What does the picture tell us? Let me give you my own take in a nutshell:

Mr Johnson views life a game, he feels entitled to make up his own rules that do not include the concept of fair play, and you stand in the way of his naked, boundless ambition at your own peril.


And here is my Number Three, in no particular order or ranking:

Image result for photos of trump with kim jong un

The fawning way the current Resident at The White House looks at this pathetic, corrupt, murderous dictator from the side makes you wonder about pretty much everything, all the more so as we rest of the world know the current POTUS is consistently being led up the garden path by this unsavoury character. It's bromance, we are told by apologists.

A few days ago, Trump sent his happy birthday wishes to Kim Yong Un on 10 January. For he's a jolly good fellow? Bromance! 

To me this one picture from 20 June 2019 sums up Number 45 and why he must leave the office asap. The Leader of the Free World? 

Which unofficial title, looking back on the "Teens" of the 21st Century (and then some), brings me to another gesture that encapsulates the person involved:

Angela Merkel has been German Chancellor for more than fourteen years, having acceded to the office on 22 November 2005. In her tenure, she has dealt with, in a random order, French Presidents Jacques Chirac, Nicolas Sarkozy, François Hollande, and Emmanuel Macron; British Prime Ministers Tony Blair, Gordon Brown, David Cameron, Theresa May, and Boris Johnson; Italian Prime Ministers Silvio Berlusconi, Romano Prodi, Silvio Berlusconi again, Mario Monti, Enrico Letta, Matteo Renzi, Paolo Gentiloni, and Giuseppe Conte; U.S. Presidents George W. Bush, Barack Obama, and Donald Trump; Russian Presidents Vladimir Putin, Dmitrij Medvedev, and again Vladimir Putin; and China's Presidents Hu Jintao and Xi Jinping.

She must have done something right to be voted in democratically four times, and this now world-famous gesture of hers sums up Angela Merkel for me: thoughtful, deliberate, and unassuming. Oh, and did I mention she holds a PhD in Physics. The kind of person you want to be in charge, especially when the wheels go off in so many other parts of the world as they have over the past ten years or so.

While a lot of commentators declare Dr. Merkel in the twilight of her career (she has announced she will not run again in the next elections scheduled for September 2021, making her a "lame duck" in the eyes of many), rest assured she will be sorely missed. And I have a hunch she may take on another, this time international role after leaving the Chancellory, perhaps in the context of Climate Change policy. But that's really just me musing - and wishing.

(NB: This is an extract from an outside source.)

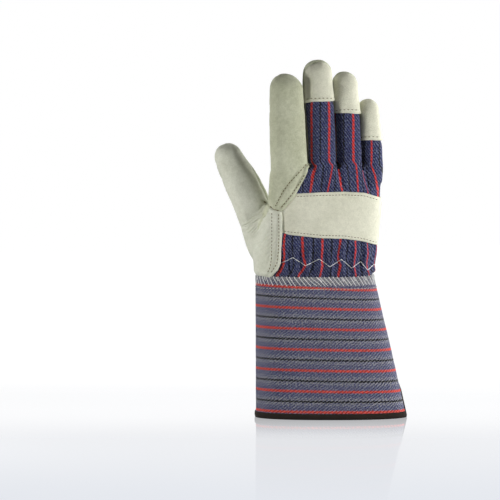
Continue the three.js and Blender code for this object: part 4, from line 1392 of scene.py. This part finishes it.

Finally coming back to Ms Adams' aliens, they arrive and ultimately depart - and the film is about the adventures in-between, mostly to do with communication or the lack thereof. No spoilers, in case you haven't seen it yet!

Statistically, in all likelihood we can safely assume they will have traveled widely across the Universe, been elsewhere, and found it as rewarding when they stayed for a while on other planets as they did on Earth.

In other words, we must consider them Citizens of the World.

Image result for illustration global citizens

This is just too cute not to include here, I hope you agree.

Within more modest, purely terrestrial confines of course, given the life I have been privileged to lead so far, I proudly consider myself a Citizen of the World too. And so are our three children, grown-ups now, and currently living in three different foreign countries they are "making their own" [sic!] - working hard, contributing to GDP, paying taxes, observing the laws of the land, making friends, and never once "jumping the queue at the NHS" [sic!]. And this quote is symbolic - none of them resides in the UK.

All of which I hope serves to explain why I took such personal offence, living in that country at the time, with what Theresa May infamously said in her widely publicised Conservative Party Conference speech over three years ago on 5 October 2016, feeding flesh to the hounds: 

Theresa May delivers her keynote speech
"If you believe you're a citizen of the world, you're a citizen of nowhere. You don't understand what the very word 'citizenship' means."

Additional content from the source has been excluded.